При первой возможности я поспешил из кабинета в столовую. Там было много гостей. Маяковский стоял у стола и декламировал едким фальцетом:
Все вы на бабочку поэтиного сердца взгромоздитесь, грязные, в калошах и без калош. Толпа озвереет, и будет тереться, ощетинит ножки стоглавая вошь.У сестер хозяина были уксусно-кислые лица. Они приехали недавно из Лифляндии, и стиль Маяковского был для них внове.

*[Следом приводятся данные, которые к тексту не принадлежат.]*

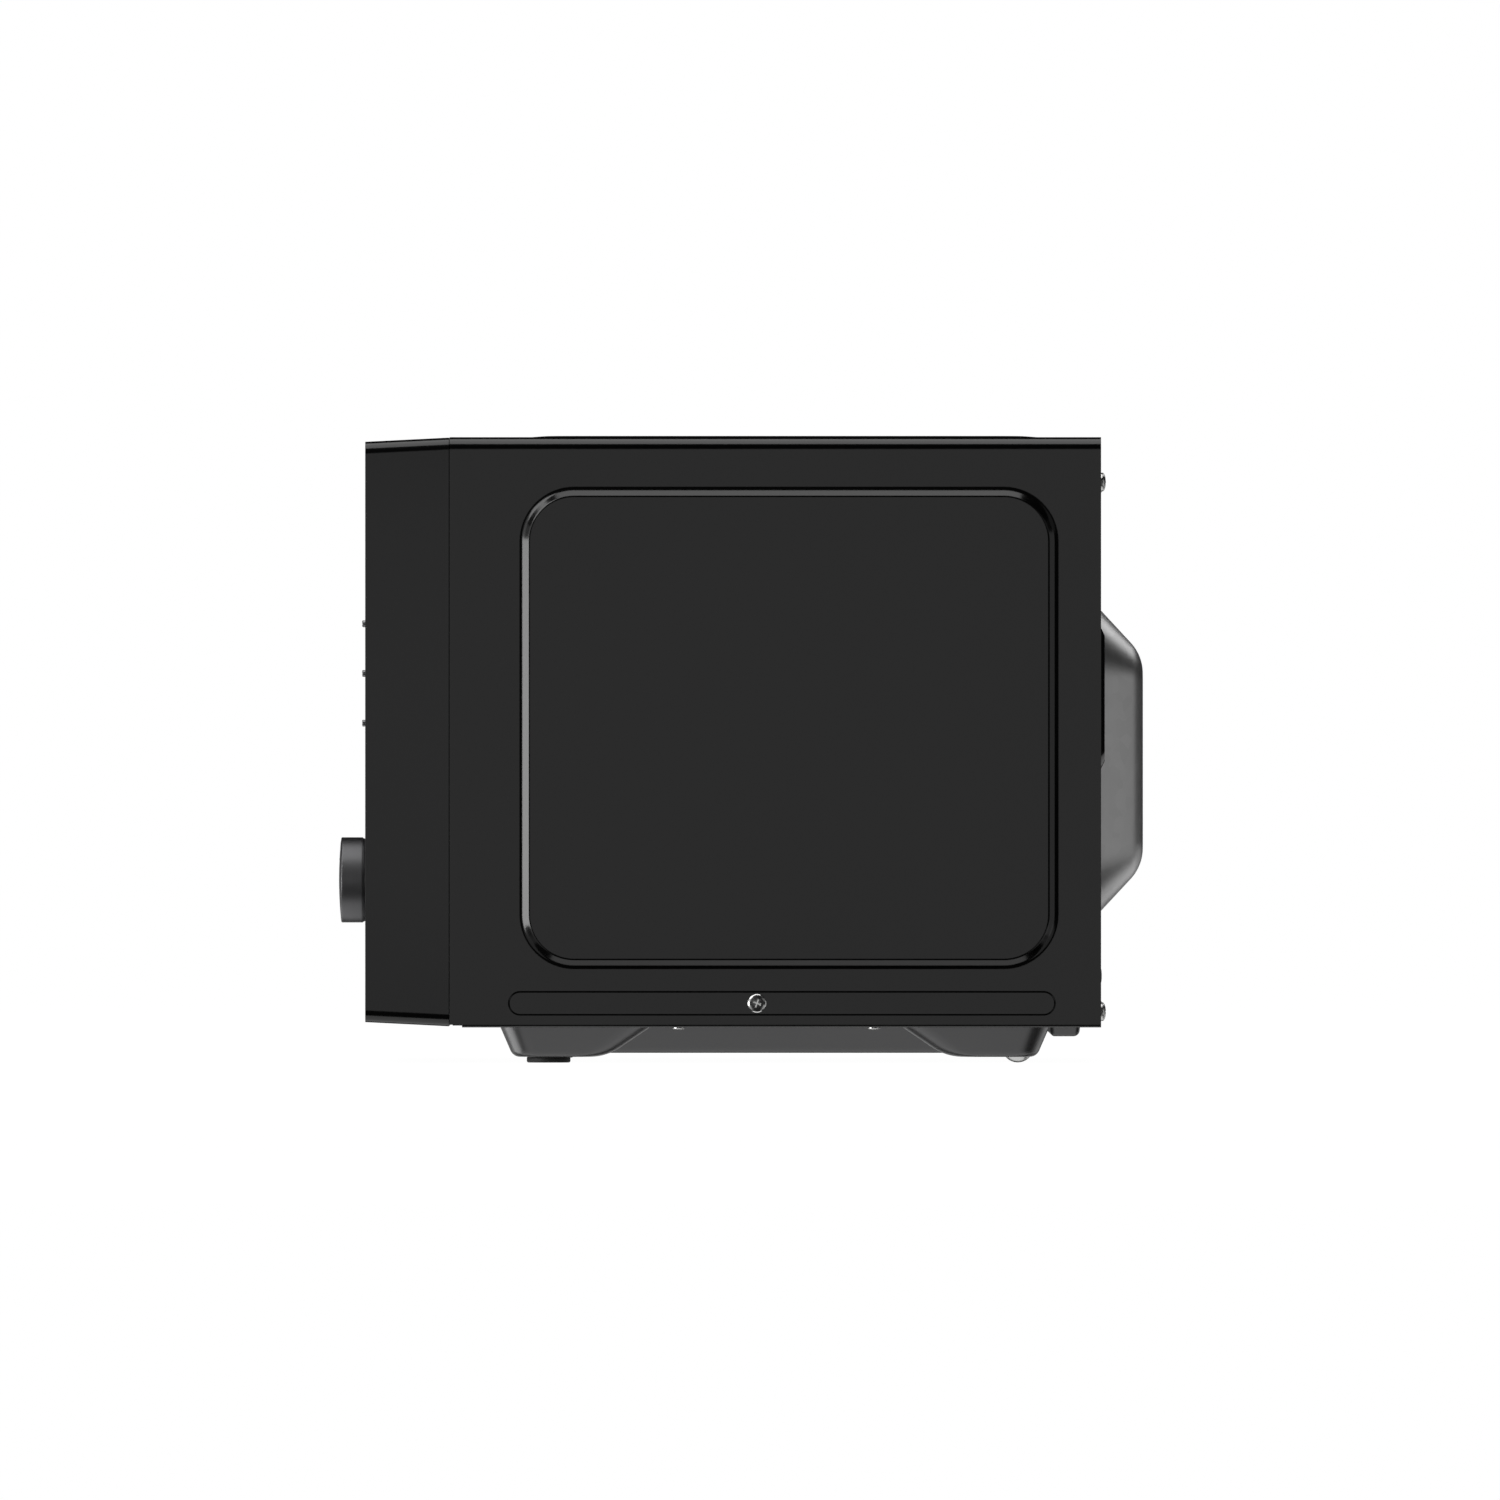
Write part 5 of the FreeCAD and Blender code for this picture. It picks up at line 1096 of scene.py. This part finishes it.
def makeWorld():
    world = bpy.data.worlds.new("paleRoom")
    world.use_nodes = True
    bpy.context.scene.world = world
    room = Graph(world.node_tree)
    world.node_tree.nodes.clear()
    seen = room.add("ShaderNodeLightPath", out="Is Camera Ray")
    strength = studio["dim"] + seen * (studio["backdrop"] - studio["dim"])
    back = room.add("ShaderNodeBackground", {}, {"Color": grey(1.0), "Strength": strength})
    room.add("ShaderNodeOutputWorld", {}, {"Surface": back})


def makeFloor():
    # The floor glows evenly, but a little less near the oven's middle: that dip is a painted contact shadow, not
    # a cast one
    coat = Coating("paleFloor")
    far = coat.add("ShaderNodeVectorMath", {"operation": "LENGTH"}, {0: coat.here}, "Value")
    # Painted shadow share: full right under the oven, gone at the reach
    paintedShadowShare = (1.0 - far / studio["paintedShadowReach"]).atLeast(0.0)
    glowWithPaintedShadow = 1.0 - paintedShadowShare * studio["floorPaintedShadow"]
    material = coat.surface({
        "Base Color": grey(0.06), "Roughness": 1.0, "Specular IOR Level": 0.0,
        "Emission Color": glowWithPaintedShadow, "Emission Strength": 1.0})
    mesh = bpy.data.meshes.new("studioFloor")
    wide = studio["floorWide"]
    spots = corners(-wide, wide, -wide, wide)
    mesh.from_pydata([(x, y, studio["floorLevel"]) for x, y in spots], [], [(0, 1, 2, 3)])
    mesh.materials.append(material)
    floor = placed("studioFloor", mesh)
    floor.visible_glossy = floor.visible_diffuse = floor.visible_shadow = floor.visible_transmission = False


def makeLights():
    for name, (place, size, radiance, aim) in cards.items():
        lamp = bpy.data.lights.new(name, "AREA")
        lamp.shape = "RECTANGLE"
        lamp.size, lamp.size_y = size
        lamp.energy = radiance * math.pi * size[0] * size[1]
        holder = placed(name, lamp)
        holder.location = place
        holder.rotation_euler = (Vector(aim) - Vector(place)).to_track_quat("-Z", "Y").to_euler()
        holder.visible_camera = False


def makeCamera():
    data = bpy.data.cameras.new("sideCamera")
    data.lens = view["lens"]
    data.sensor_width = view["sensor"]
    data.clip_end = view["reach"]
    camera = placed("sideCamera", data)
    camera.location = view["place"]
    camera.rotation_euler = [math.radians(a) for a in view["turn"]]
    bpy.context.scene.camera = camera


makeWorld()
makeFloor()
makeLights()
makeCamera()
bpy.context.scene.view_settings.view_transform = "Standard"
print("studio lit")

«Этак он погубит все дело!» — встревожился я. Но Маяковский уже забыл обо всем: выпятил огромную нижнюю губу, словно созданную для выражения презрительной ненависти, и продолжал издевательским голосом:
А если сегодня мне, грубому гунну, кривляться перед вами не захочется — и вот я захохочу и радостно плюну, плюну в лицо вам я — бесценных слов транжир и мот.Сама его поза не оставляла сомнений, что стоглавою вошью называет он именно этих людей и что все его плевки адресованы им. Одна из пучеглазых не выдержала, прошипела что-то вроде «шреклих» и вышла. За нею засеменил ее муж. А Маяковский продолжал истреблять эту ненавистную ему породу людей:
Ищите жирных в домах-скорлупах и в бубен брюха веселье бейте! Схватите за ноги глухих и глупых и дуйте в уши им, как в ноздри флейте.Через десять минут мы уже были на улице. Книга Маяковского так и осталась неизданной.

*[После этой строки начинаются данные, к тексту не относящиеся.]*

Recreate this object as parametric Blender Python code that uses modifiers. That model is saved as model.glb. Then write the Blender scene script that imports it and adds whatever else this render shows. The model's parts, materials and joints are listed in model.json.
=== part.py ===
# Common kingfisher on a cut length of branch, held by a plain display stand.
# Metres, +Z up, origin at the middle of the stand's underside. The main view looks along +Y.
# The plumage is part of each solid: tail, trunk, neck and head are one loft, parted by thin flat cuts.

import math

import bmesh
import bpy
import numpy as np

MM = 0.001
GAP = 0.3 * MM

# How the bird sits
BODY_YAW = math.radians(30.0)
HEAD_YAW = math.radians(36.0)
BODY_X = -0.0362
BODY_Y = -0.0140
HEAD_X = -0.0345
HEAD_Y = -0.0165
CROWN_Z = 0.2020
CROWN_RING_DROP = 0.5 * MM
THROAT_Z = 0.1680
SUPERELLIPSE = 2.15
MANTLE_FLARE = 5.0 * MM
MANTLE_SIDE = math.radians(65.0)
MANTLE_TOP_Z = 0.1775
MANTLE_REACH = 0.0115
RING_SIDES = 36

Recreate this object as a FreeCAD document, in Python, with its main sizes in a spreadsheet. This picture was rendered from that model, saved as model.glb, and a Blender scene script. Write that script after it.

Случай этот произошел так давно, что многие его детали я забыл. Но хорошо помню главное свое впечатление: Маяковский стоял среди этих людей как солдат, у которого за поясом разрывная граната. Я тогда впервые почувствовал, что никакие перемирия, ради каких бы то ни было целей, между ним и этими людьми невозможны, что в их жизни нет ни единой пылинки, которой он не отверг бы, и что ненависть к ним и к их трухлявому миру для него не стиховая декларация, но единственное содержание всей его жизни…
После этого мы сделали в Москве еще несколько столь же неудачных попыток найти для его книги издателя. Он даже обложку для нее приготовил: «Кофта фата». Обложка висела у него на стене, как плакат. Но издателей в ту пору в Москве было мало. В 1915 году он приехал в Петроград и, кажется, к началу весны поселился невдалеке от столицы, в дачном поселке Куоккала (ныне Репино), где у меня была дача — наискосок от репинских «Пенатов».
Куоккала — на берегу Финского залива — песчаная, суровая, обильная соснами местность. Там, на пляже, торчат из воды валуны. Порою их совсем прикрывает волна, порою, когда море отхлынет, они лежат на песке неровной и длинной грядой.
По этим-то камням и зашагал Маяковский, бормоча какие-то слова.
Иногда он останавливался, закуривал папиросу, иногда пускался вскачь, с камня на камень, словно подхваченный бурей, но чаще всего шагал, как лунатик, неторопливой походкой, широко расставляя огромные ноги в «американских» ботинках и ни на миг не переставая вести сам с собою сосредоточенный и тихий разговор.
Так он сочинял свою поэму «Тринадцатый апостол», и это продолжалось часов пять ежедневно.